------ RECORDED DATA

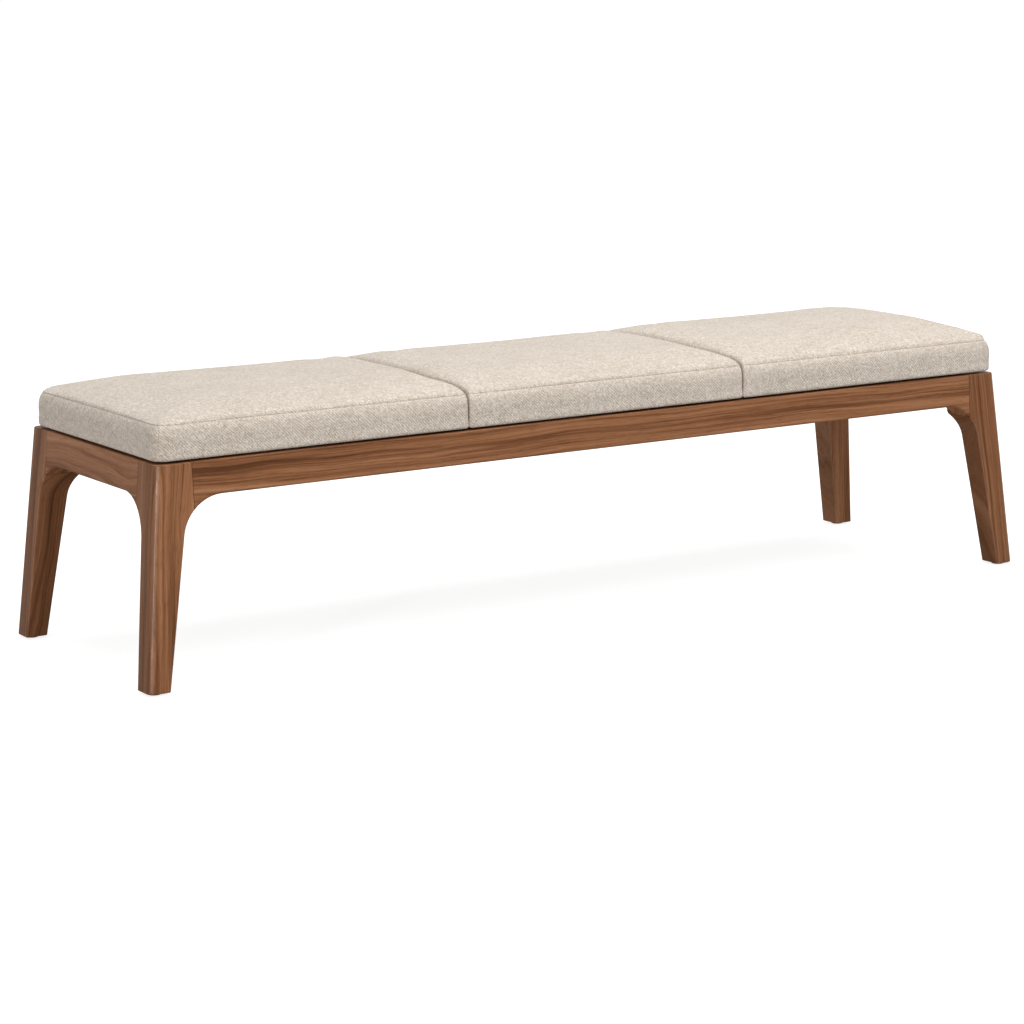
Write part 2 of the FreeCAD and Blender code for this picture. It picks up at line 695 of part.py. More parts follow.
def pad_plan(sketch, ends, skin, open_inset="0", joint_inset="0", soft="0"):
    """A pad's rounded outline at one level. Its free sides draw in between their corners, its sides at
    a joint are straight. skin moves every side in, as the layers inside the cover need."""
    insets = [f"({skin} + {open_inset if free else joint_inset})" for end, free in ends]
    low, high = f"({ends[0][0]} + {insets[0]})", f"({ends[1][0]} - {insets[1]})"
    turns = [f"({'pad_corner' if free else 'joint_corner'} - {skin} + {soft})" for end, free in ends]
    back = f"({PAD_Y} - {skin} - {open_inset})"
    low_x, high_x = f"({low} + {turns[0]})", f"({high} - {turns[1]})"
    low_y, high_y = f"({back} - {turns[0]})", f"({back} - {turns[1]})"
    corners = [
        (low_x, f"-{back}"),
        (high_x, f"-{back}"),
        (high, f"-{high_y}"),
        (high, high_y),
        (high_x, back),
        (low_x, back),
        (low, low_y),
        (low, f"-{low_y}"),
    ]
    long_side = f"(({high_x} - {low_x}) ^ 2 / (8 * side_draw) + side_draw / 2)"
    arcs = {1: (turns[1], 1), 3: (turns[1], 1), 5: (turns[0], 1), 7: (turns[0], 1)}
    arcs.update({0: (long_side, -1), 4: (long_side, -1)})
    if ends[1][1]:
        arcs[2] = (f"((2 * {high_y}) ^ 2 / (8 * side_draw) + side_draw / 2)", -1)
    return outline(sketch, corners, arcs)


def band_levels(skin):
    """Levels of a pad's side: its rounded hem, and half way up."""
    hem = f"(hem_round - {skin})"
    levels = []
    for turn in HEM_TURNS:
        height = f"{FLANGE_Z} + {skin} + {hem} * (1 - cos({turn} deg))"
        inset = f"({hem} * (1 - sin({turn} deg)))"
        levels.append((height, inset, inset, f"-{inset}"))
    levels.append((f"{FLANGE_Z} + band_height / 2", "0", "0", "0"))
    return levels


def crown_levels(skin):
    """Levels of the crown, a quarter of an ellipse from the seam towards the top."""
    levels = []
    for step in range(CROWN_STEPS + 1):
        turn = CROWN_TURN * (step / CROWN_STEPS) ** CROWN_GATHER
        height = f"{SEAM_Z} + (crown_rise - {skin}) * sin({turn:.1f} deg)"
        run = f"(1 - cos({turn:.1f} deg))"
        reaches = [f"(seam_draw + {reach} * {run})" for reach in ("crown_reach", "joint_reach")]
        levels.append((height, *reaches, f"crown_reach * {run} * corner_spread"))
    return levels


def pad_solid(label, ends, skin, floor=None):
    """A crowned pad form. Without a floor it starts at the hem; skin is the layer outside it."""
    body = new_body(label)
    band = [(floor, "0", "0", "0")] if floor else band_levels(skin)
    sketches = []
    for count, (height, *shape) in enumerate(band + crown_levels(skin)):
        sketch = new_sketch(body, f"{label}_level_{count}", "XY_Plane", height)
        sketches.append(pad_plan(sketch, ends, skin, *shape))
    doc.recompute()
    feature = body.newObject("PartDesign::AdditiveLoft", f"{label}_loft")
    feature.Profile = sketches[0]
    feature.Sections = sketches[1:]
    feature.Ruled = True
    doc.recompute()
    return body


def make_cover(label, ends):
    """A cover shell, open under the board inside its turned-in edge."""
    whole = pad_solid(f"{label}_outside", ends, "0")
    inside = pad_solid(f"{label}_inside", ends, "cover_thickness")
    mouth = new_body(f"{label}_mouth")
    sketch = new_sketch(mouth, f"{label}_mouth_plan", "XY_Plane", f"{FLANGE_Z} - cover_thickness")
    pad(mouth, pad_plan(sketch, ends, "0", "cover_return", "cover_return"), "3 * cover_thickness")
    tools = doc.addObject("Part::MultiFuse", f"{label}_hollow")
    tools.Shapes = [inside, mouth]
    cover = doc.addObject("Part::Cut", label)
    cover.Label = label
    cover.Base = whole
    cover.Tool = tools
    return cover


def make_board(label, ends, bolts):
    """A plywood board with a flush tee nut over each bolt."""
    body = new_body(label)
    sketch = new_sketch(body, f"{label}_plan", "XY_Plane", BOARD_Z)
    pad(body, pad_plan(sketch, ends, "(cover_thickness + soft_gap)"), "board_thickness")
    round_edges(body, "hem_round", lambda edge: lies_on(edge, off_plane("z", BOARD_Z)))
    top = f"{BOARD_Z} + board_thickness"
    drill(body, "XY_Plane", top, bolts, "nut_barrel + 2 * fit_gap", "board_thickness")
    drill(body, "XY_Plane", top, bolts, "nut_flange + 2 * fit_gap", "nut_flange_thickness")
    return body


def make_lining(label, ends, bolts):
    """A dust cloth with a hole at each bolt."""
    body = new_body(label)
    sketch = new_sketch(body, f"{label}_plan", "XY_Plane", SEAT_Z)
    pad_plan(sketch, ends, "0", "lining_inset", "lining_inset")
    pad(body, circles(sketch, bolts, "bolt_hole"), "lining_thickness")
    return body


# Pieces of the bench
nodes = []


def keep(*pieces):
    nodes.extend(pieces)
    return pieces[0]


leg_rear_right = keep(make_leg())
leg_rear_left = keep(mirrored("leg_rear_left", leg_rear_right, (1, 0, 0)))
keep(mirrored("leg_front_right", leg_rear_right, (0, 1, 0)))
keep(mirrored("leg_front_left", leg_rear_left, (0, 1, 0)))

rail_rear = keep(make_long_rail())
keep(mirrored("rail_front", rail_rear, (0, 1, 0)))
rail_right = keep(make_end_rail())
keep(mirrored("rail_left", rail_right, (1, 0, 0)))

rail_dowels = []
for count, (across, up) in enumerate(LONG_DOWELS):
    piece = dowel(f"long_dowel_{count}", "dowel_diameter", "dowel_length")
    rail_dowels.append(place(piece, JOINT_X, across, up, ALONG_X))
for count, (across, up) in enumerate(END_DOWELS):
    piece = dowel(f"end_dowel_{count}", "dowel_diameter", "dowel_length")
    rail_dowels.append(place(piece, across, JOINT_Y, up, ALONG_Y))
keep(every_quarter("rail_dowels", rail_dowels))

block = keep(make_block())
block_left = keep(mirrored("corner_block_rear_left", block, (1, 0, 0)))
keep(mirrored("corner_block_front_right", block, (0, 1, 0)))
keep(mirrored("corner_block_front_left", block_left, (0, 1, 0)))

screws = []
for along in SCREW_PLACES:
    into_end = place(wood_screw(f"end_{along}"), f"{RAIL_X} - screw_length + screw_bite",
                     f"{RAIL_Y} - {along}", SUPPORT_MID, ALONG_X)
    into_back = place(wood_screw(f"back_{along}"), f"{RAIL_X} - {along}",
                      f"{RAIL_Y} - screw_length + screw_bite", SUPPORT_MID, ALONG_Y)
    screws += [into_end, into_back]
keep(every_quarter("corner_block_screws", screws))

bearer = keep(make_bearer())
keep(mirrored("cross_bearer_left", bearer, (1, 0, 0)))
bearer_dowels = []
for count, across in enumerate(BEARER_DOWELS):
    piece = dowel(f"bearer_dowel_{count}", "bearer_dowel_diameter", "bearer_dowel_length")
    bearer_dowels.append(place(piece, across, RAIL_Y, SUPPORT_MID, ALONG_Y))
keep(every_quarter("bearer_dowels", bearer_dowels))

for name, ends, spots in (("right", RIGHT_PAD, RIGHT_BOLTS), ("centre", CENTRE_PAD, CENTRE_BOLTS)):
    bolts = both_ways(spots, mirror_x=name == "centre")
    cover = make_cover(f"seat_cover_{name}", ends)
    skin = "(cover_thickness + soft_gap)"
    foam = pad_solid(f"seat_foam_{name}", ends, skin, floor=f"{BOARD_Z} + board_thickness")
    board = make_board(f"seat_board_{name}", ends, bolts)
    lining = make_lining(f"seat_lining_{name}", ends, bolts)
    for piece in (cover, foam, board, lining):
        keep(piece)
        if name == "right":
            keep(mirrored(piece.Label.replace("right", "left"), piece, (1, 0, 0)))

bolt_parts, washers, nuts = [], [], []
washer_z = f"({SUPPORT_Z} - washer_thickness)"
for count, (x, y) in enumerate(RIGHT_BOLTS + CENTRE_BOLTS):
    bolt_parts.append(place(pad_bolt(f"pad_bolt_{count}"), x, y, washer_z))
    hole = "(bolt_hole / 2)"
    washer = ring(f"pad_washer_{count}", hole, "(washer_diameter / 2)", "washer_thickness")
    washers.append(place(washer, x, y, washer_z))
    nuts.append(place(tee_nut(f"tee_nut_{count}"), x, y, f"{BOARD_Z} + board_thickness"))
keep(every_quarter("pad_bolts", bolt_parts))
keep(every_quarter("pad_washers", washers))
keep(every_quarter("tee_nuts", nuts))

glide = keep(make_glide())
glide_left = keep(mirrored("glide_rear_left", glide, (1, 0, 0)))
keep(mirrored("glide_front_right", glide, (0, 1, 0)))
keep(mirrored("glide_front_left", glide_left, (0, 1, 0)))
keep(every_quarter("glide_nails", [make_nail()]))

# Check and write
doc.recompute()
for item in doc.Objects:
    assert not {"Invalid", "Error"} & set(item.State), f"{item.Label}: {item.State}"
for node in nodes:
    assert not node.Shape.isNull() and node.Shape.isValid(), f"{node.Label} has no valid shape"
os.makedirs("parts", exist_ok=True)
for node in nodes:
    node.Shape.exportStep(f"parts/{node.Label}.step")
print(f"{len(nodes)} nodes, {sum(len(node.Shape.Solids) for node in nodes)} solids")
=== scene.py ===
import math

import bpy
import numpy as np
from mathutils import Matrix, Vector
from mathutils.kdtree import KDTree


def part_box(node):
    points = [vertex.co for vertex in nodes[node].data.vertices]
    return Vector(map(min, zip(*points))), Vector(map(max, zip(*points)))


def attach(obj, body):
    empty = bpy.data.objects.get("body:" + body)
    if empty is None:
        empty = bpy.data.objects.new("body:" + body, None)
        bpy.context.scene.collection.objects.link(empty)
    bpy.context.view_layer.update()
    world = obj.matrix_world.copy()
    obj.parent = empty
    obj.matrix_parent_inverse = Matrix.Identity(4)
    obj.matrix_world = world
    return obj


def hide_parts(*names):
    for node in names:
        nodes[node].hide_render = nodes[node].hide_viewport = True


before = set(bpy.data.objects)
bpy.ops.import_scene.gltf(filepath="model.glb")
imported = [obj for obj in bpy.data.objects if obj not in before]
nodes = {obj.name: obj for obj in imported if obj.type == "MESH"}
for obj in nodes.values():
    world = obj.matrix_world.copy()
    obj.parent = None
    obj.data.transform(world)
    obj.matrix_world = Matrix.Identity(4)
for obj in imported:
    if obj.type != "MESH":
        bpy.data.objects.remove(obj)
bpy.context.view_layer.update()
scene = bpy.context.scene


# Camera, at the photograph's place
IMAGE = 1024
FOCAL_PX = 2978.3
CAMERA_AT = (-2.9802, -4.6740, 1.2265)
PAN, TILT, ROLL = math.radians(32.04), math.radians(-10.82), math.radians(-0.68)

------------

● INSTRUCTIONS FOR THE TASK: Your task is to print the lines from the one containing "# Check and write" through the one containing "bpy.context.scene.collection.objects.link(empty)", exactly and with nothing added.

● EXERCISE ANSWER:
# Check and write
doc.recompute()
for item in doc.Objects:
    assert not {"Invalid", "Error"} & set(item.State), f"{item.Label}: {item.State}"
for node in nodes:
    assert not node.Shape.isNull() and node.Shape.isValid(), f"{node.Label} has no valid shape"
os.makedirs("parts", exist_ok=True)
for node in nodes:
    node.Shape.exportStep(f"parts/{node.Label}.step")
print(f"{len(nodes)} nodes, {sum(len(node.Shape.Solids) for node in nodes)} solids")
=== scene.py ===
import math

import bpy
import numpy as np
from mathutils import Matrix, Vector
from mathutils.kdtree import KDTree


def part_box(node):
    points = [vertex.co for vertex in nodes[node].data.vertices]
    return Vector(map(min, zip(*points))), Vector(map(max, zip(*points)))


def attach(obj, body):
    empty = bpy.data.objects.get("body:" + body)
    if empty is None:
        empty = bpy.data.objects.new("body:" + body, None)
        bpy.context.scene.collection.objects.link(empty)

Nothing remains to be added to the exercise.